We seem to find firm historical ground in the statement that Palut was consecrated bishop by Serapion, who was Bishop of Antioch c. 191-212 and really a contemporary of Pope Zephyrinus. But this shows that Addai, who made Palut a priest, was not one of the seventy-two Disciples of Christ. The first Christian King of Edessa was in reality Abgar IX (179-214) who was converted soon after 201, and this date tallies with that of Palut. It is possible that Palut was the first Bishop of Edessa; but it is surely more likely that there was already a Church and a bishop under the pagan kings in so important a city. An early date for the Abgar legend is sometimes based upon the promise in the message of Christ: “Thy city shall be blessed, and no enemy shall again become master of it for ever.” It is argued that this could not have been invented after the sacking of the city under Trajan in 116; but the writer might have passed over this event after a century and a half. The confusion of dates can hardly have arisen before the latter half of the third century, and the Edessene Acts used by Eusebius were probably not very old when he wrote. The “Doctrine of Addai” is yet later. The Finding of the Cross must be dated some time later than St. Helena; the miraculous picture of Christ was not seen by the Abbess Etheria when she visited Edessa c. 385. Hence the date of the work may be c. 400.

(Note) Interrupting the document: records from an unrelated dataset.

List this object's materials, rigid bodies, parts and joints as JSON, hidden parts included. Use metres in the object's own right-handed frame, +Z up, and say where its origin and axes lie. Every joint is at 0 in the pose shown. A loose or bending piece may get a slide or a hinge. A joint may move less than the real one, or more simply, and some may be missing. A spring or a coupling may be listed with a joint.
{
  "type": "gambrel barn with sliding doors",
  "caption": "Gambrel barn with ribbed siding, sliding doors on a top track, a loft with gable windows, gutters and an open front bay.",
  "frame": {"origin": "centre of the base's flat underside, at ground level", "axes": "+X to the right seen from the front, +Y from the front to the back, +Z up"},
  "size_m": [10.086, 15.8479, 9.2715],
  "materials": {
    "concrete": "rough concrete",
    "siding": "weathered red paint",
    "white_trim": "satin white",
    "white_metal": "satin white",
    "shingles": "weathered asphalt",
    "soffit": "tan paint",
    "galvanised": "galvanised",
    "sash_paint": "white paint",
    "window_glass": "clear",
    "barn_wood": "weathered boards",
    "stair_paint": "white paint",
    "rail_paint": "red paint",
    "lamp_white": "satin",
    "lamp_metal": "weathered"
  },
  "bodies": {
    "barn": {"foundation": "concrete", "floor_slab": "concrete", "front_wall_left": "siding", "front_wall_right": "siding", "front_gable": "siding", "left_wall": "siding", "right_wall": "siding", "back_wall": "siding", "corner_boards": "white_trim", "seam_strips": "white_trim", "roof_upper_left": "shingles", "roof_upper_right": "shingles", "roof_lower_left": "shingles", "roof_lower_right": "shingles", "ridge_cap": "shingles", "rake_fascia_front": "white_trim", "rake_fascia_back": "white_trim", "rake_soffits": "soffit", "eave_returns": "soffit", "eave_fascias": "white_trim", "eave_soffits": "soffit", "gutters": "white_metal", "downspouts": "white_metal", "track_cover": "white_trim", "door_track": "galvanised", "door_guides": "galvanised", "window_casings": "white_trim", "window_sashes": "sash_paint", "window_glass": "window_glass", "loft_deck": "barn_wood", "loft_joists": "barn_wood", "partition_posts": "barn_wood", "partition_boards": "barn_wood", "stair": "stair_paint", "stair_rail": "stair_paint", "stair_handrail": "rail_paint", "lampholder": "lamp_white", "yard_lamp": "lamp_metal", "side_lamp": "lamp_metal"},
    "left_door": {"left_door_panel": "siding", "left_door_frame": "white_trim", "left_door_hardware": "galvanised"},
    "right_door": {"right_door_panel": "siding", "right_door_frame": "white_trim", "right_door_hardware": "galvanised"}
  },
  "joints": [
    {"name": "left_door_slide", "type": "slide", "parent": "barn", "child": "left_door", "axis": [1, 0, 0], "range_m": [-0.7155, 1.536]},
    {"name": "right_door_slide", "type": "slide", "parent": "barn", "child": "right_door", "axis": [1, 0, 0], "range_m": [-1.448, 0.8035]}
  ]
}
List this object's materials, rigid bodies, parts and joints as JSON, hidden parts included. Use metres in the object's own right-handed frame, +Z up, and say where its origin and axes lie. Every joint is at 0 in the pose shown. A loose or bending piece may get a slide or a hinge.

The “Doctrine of Addai” was first published in Syriac in a fragmentary form by Cureton, “Ancient Syriac documents” (London, 1864, a posthumous work), with a translation; another translation in “Ante-Nicene Chr. Libr.”, XX. The full Syriac text was published by Phillips, with a translation (London, 1876). An Armenian version and (separately) a French translation, by the Mechitarist Father Leo Alishan, “Laboubnia, Lettre d’Abgar” (Venice, 1868).